Yes, they do.

Boys Don't CryBoys Don’t Cry by Malorie Blackman
My rating: 5 of 5 stars

Danté is waiting for the postman to deliver his much-aniticpated exam results. Next stop, Uni and a career as a journalist. When the doorbell rings he is unaware that his life is about to change, in so many ways, forever.

Standing on the doorstep is a girl he had a one night stand with nearly 2 years ago – and she’s carrying a baby. Melanie has had enough. She doesn’t want to be responsible for baby Emma anymore. It’s Danté’s turn to be the parent. Of course, this throws all his plans into disarray. To Danté, Emma is a huge hassle and one he is keen to try to fob off onto his father and Adam, his brother. They have problems of their own.
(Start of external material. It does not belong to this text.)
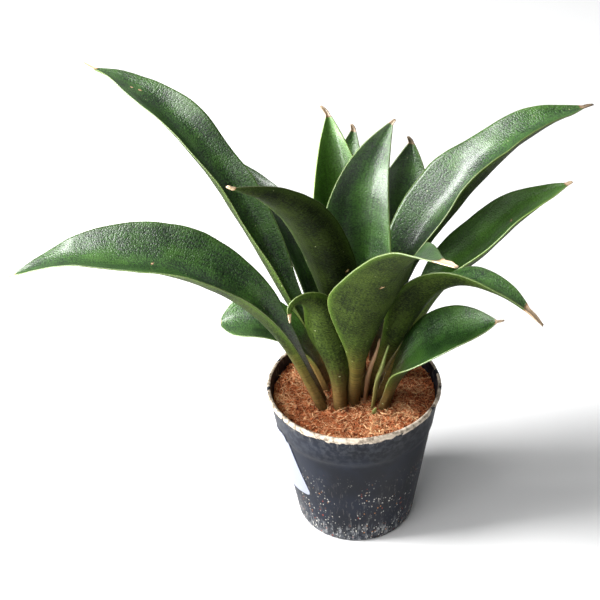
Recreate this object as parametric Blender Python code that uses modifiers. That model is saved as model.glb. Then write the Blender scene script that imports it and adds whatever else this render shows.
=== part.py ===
"""Snake plant in a round nursery pot.  Metres, +Z up, origin at the middle of the pot's foot.

The plant stands in a stepped plastic pot filled with coir.  Fifteen leaves rise from one clump:
each is a stalk that opens into a channelled blade and closes to a dry point.  The front of the
plant is toward -Y.
"""
import math

import bpy
import numpy as np
from mathutils import Vector

MM = 0.001

# ---- driving dimensions (mm) ----------------------------------------------------------------
POT_HEIGHT = 112.0
POT_RIM_RADIUS = 60.0
POT_FOOT_RADIUS = 42.2
POT_WALL = 1.3
COLLAR_BOTTOM = 84.0       # height where the straight body steps out into the collar
COLLAR_RADIUS = 55.4       # radius just above the step
BODY_TOP_RADIUS = 54.3     # radius just below the step
DRAIN_HOLES = 6
DRAIN_RADIUS = 4.0
DRAIN_CIRCLE = 30.0
SOIL_LEVEL = 104.0         # height the leaves' own heights are measured from
SOIL_CENTRE = 106.3        # top of the dome of coir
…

His dad has a son who didn’t practice birth control, and Dad is suddenly a grandad. Adam is gay, and trying hard to live a “normal” life – one that involves him not getting smashed up every weekend. The book follows Danté’s journey as a new parent – his highs and lows, the frustrations at having his social life curtailed and his growing love for Emma. It also shows the journey of his father and brother as they come to terms with life with a granddaughter and niece. All of them discover things about themselves and each other that bring them closer together than they had ever thought possible.

This is a realistic, sympathetic and well-written novel that is full of struggle and, ultimately, hope.